There are no divisions by "something approaching zero", no "limits", 
"differentials", or "infintesimals" involved in this derivation.

Of course, this purely algebraic approach to finding derivatives 
becomes unwieldy when dealing with more complicated functions, and 
the "x+dx" trick is a far more efficient way of determining the 
derivative of a function F(x) without having to solve explicitly 
for the roots of F(x)-L(x).  On the other hand, if our objective 
was an explicit algebraic solution of F(x)-L(x), then calculus 
doesn't help.
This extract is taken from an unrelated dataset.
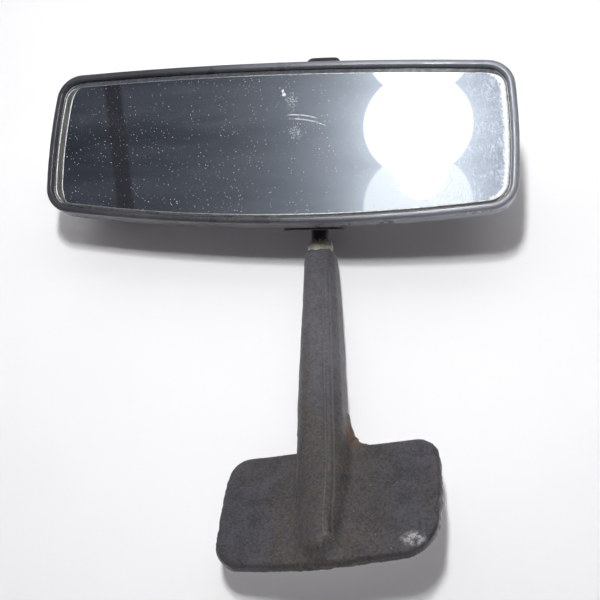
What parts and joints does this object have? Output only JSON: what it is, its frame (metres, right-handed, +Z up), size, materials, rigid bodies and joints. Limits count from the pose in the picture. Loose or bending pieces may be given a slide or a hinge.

Hence it could be said that we resort to calculus when 
algebra becomes too difficult (somewhat as we resort to algebraic 
numbers when integer arithmetic becomes too difficult).

What about integration?  Suppose we want to know the average
height of all the point in the triangle shown below:
       ______
         |                   /\
         |                 /   \
         |               /      \
                       /         \
         H           /            \
                   /               \
         |       /                  \
      ___|__   /_____________________\

              | ------- B -----------|

The straight-forward calculus approach (without much thinking)
would probably be to treat the width of the triangle w(h) at
height h above the base as the "weight" at h, and evaluate the 
mean as the weighted average given by the ratio of integrals

                          H
                        INT  h w(h)  dh
                         h=0
             h_mean  =  ----------------
                           H
                         INT  w(h) dh
                          h=0


The width varies linearly from a value of B at h=0 to a value
of 0 at h=H.  Therefore, we have w(h) = B(1-h/H).  Inserting
this expression into the above formula and evaluating the
integrals gives

               / 1           1 B    \  |H
              (  - B h^2  -  - - h^3 ) |
               \ 2           3 H    /  |0  
   h_mean  =  --------------------------- 
                 /         1 B    \  |H
                (  B h  -  - - h^2 ) |
                 \         2 H    /  |0



                    B H^2 (1/2 - 1/3)
                 =  -----------------  =  H/3
                      B H (1 - 1/2)


Of course, with a bit of foresight we could have made the 
substutition of variables h = H - h' (so h' is the vertical 
distance from the TOP of the triangle), which would give the 
simpler expression w(h') = (B/H)h', leading to the formula

                H
              INT  (B/H) (h')^2 dh'
              h'=0                      (H^3)/3
  h'_mean  =  ---------------------  =  -------  = 2H/3
                H                       (H^2)/2
               INT  (B/H) (h') dh'
               h'=0

Thus we again have h_mean = H - h'_mean = H/3.  This isn't too bad, 
but do we really need calculus to solve this simple problem?  The 
ancient Greeks would probably have noted that any triangle can be 
split into four precisely similar triangles as shown below
       ______
         |                   /\
         |                 /   \
         |               /      \
                       /_________\ 
         H           / \         /\
                   /    \      /   \
         |       /       \   /      \
      ___|__   /__________\/_________\

Suppose the average height of a triangle of this shape is k
times its height.  It follows that the average height of the
overall triangle is kH, and the average heights of the four 
sub-triangles (above the original base) are kH/2, H/2-kH/2, 
kH/2, and H/2+kH/2, so the average height of the combined set 
is (H+kH)/4, and this must equal kH for the original triangle.  
Thus we have H + kH = 4kH and so k = 1/3.

This illustrates how it's often possible, by exploiting some
symmetry in a problem, to solve a "calculus problem" without
resorting to calculus.  The most impressive example of this is
Isaac Newton's Principia, in which hundreds of complex problems
of kinematics and dynamics are solved by Newton's own "synthetic"
methods, modelled on the geometrical presentations of the 
ancient Greeks.  Regardless of whether this was the original form 
in which he conceived of his results, or (as he later suggested in
the midst of the calculus priority dispute) simply reformulations
of results he had derived by means of his fluxional calculus,
it's tremendously impressive to behold how he was always able to
see a "synthetic" form of demonstration.  

Of course, the very brilliance and vaiety of the insights needed 
to produce the demonstrations in the Principia reveals the reason 
that calculus prevailed over synthetic methods.  As has been said, 
Newton was a giant, but the instruments he used are too heavy for 
anyone else to lift.  We can't all dream up an inspired synthetic 
approach each time we're faced with a new problem.  So we use 
calculus.  It may not always be elegant, but it's easy and can 
be applied to a wide variety of problems without much thought.